It’s all in the title. I kid you not. This simple recipe is a 2-ingredient, deliciously moist and dense chocolate cake. The Little Yellow Kitchen usually doesn’t take shortcuts when baking or cooking, but once I heard of this recipe, my curiosity got the best of me and away we went.
Let me provide you with a little background as to what inspired this recipe, in the first place. At my awesome church, called C3, I have been preparing and serving breakfast with a small team, to “fuel’ the volunteers, worship band and pastors, on Sunday mornings. It has been a really awesome experience so far, and I will continue to serve my church and its passionate members in this way. This past Sunday, I was able to serve with an awesome girl named Andra. Among many things, she brought a killer homemade granola and prepared the tastiest slow-cooked oatmeal, in all the land. And I am an oatmeal connoisseur.
Well, you know how it is with foodies… when they get chatting about yummy food and recipe favorites, its hard to stop. It’s even harder to resist the urge to run home to go cook, or bake, all of the wonderful new ideas that just left you drooling. When Andra and I were discussing our love of pumpkin, she opened my eyes to a great new way to use canned pumpkin. This was helpful because I may have come down with a slight pumpkin fever over the holidays and decided it was necessary to stock up, while they were still on sale.
Even though all you really need are the two ingredients–which are canned pumpkin and chocolate cake mix–there is plenty of room to get creative and toss in some tasty additions, such as chocolate chips! Nuts would also be great; and, maybe in the future a teaspoon of pumpkin spice would help to play up the pumpkin flavor, because sadly it is not as pumpkin-ey once baked.

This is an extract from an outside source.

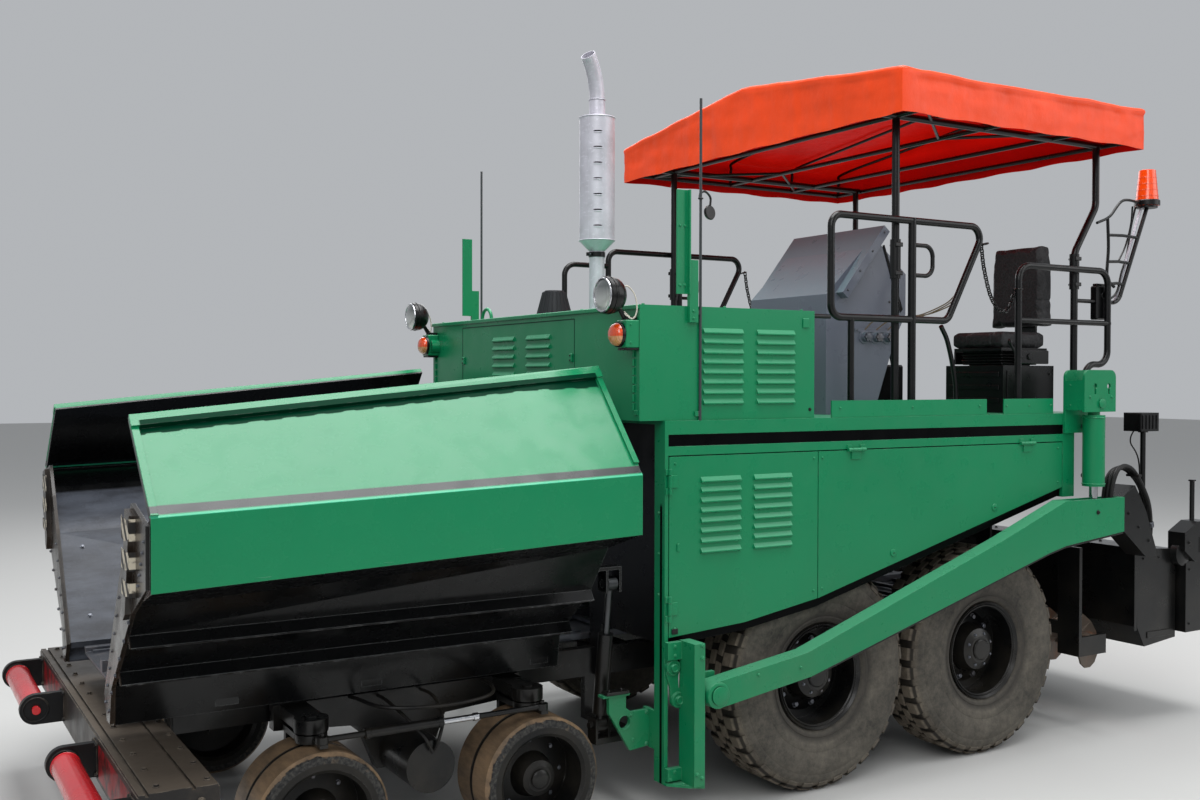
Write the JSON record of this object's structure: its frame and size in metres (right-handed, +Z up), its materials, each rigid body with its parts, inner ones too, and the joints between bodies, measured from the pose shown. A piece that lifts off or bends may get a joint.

Andra, thanks so much for the inspiration! Now, here’s the cake execution:
Gather your two ingredient essentials, and maybe some more.
Add the canned pumpkin and chocolate cake mix to a mixing bowl. Sprinkle in some semi-sweet chocolate chips, if you would like.
Fold ingredients together. It may take some arm power, but it shouldn’t take that long.
BOOM! It’s ready for the floured pan to bake for 40-50 minutes.
Just look at the beautifully moist cake this turns out to be! No eggs, no oils, no water, no pudding necessary…just a can of pure pumpkin, which is loaded with fiber, vitamins and minerals, and some good carbs.
You may want to share this loaf with friends or co-workers… otherwise it is way too tempting to eat it all in one sitting. Especially when it’s warm…
1 (15 oz) can of pure pumpkin
1 box of chocolate cake mix
2/3 cup semi-sweet chocolate chips
Combine all ingredients with spatula/spoon, by hand. Transfer into greased and floured loaf pan. Put into the preheated oven at 355 degrees F for 40-50 minutes. It is done when toothpick comes out of the middle, (fairly) clean.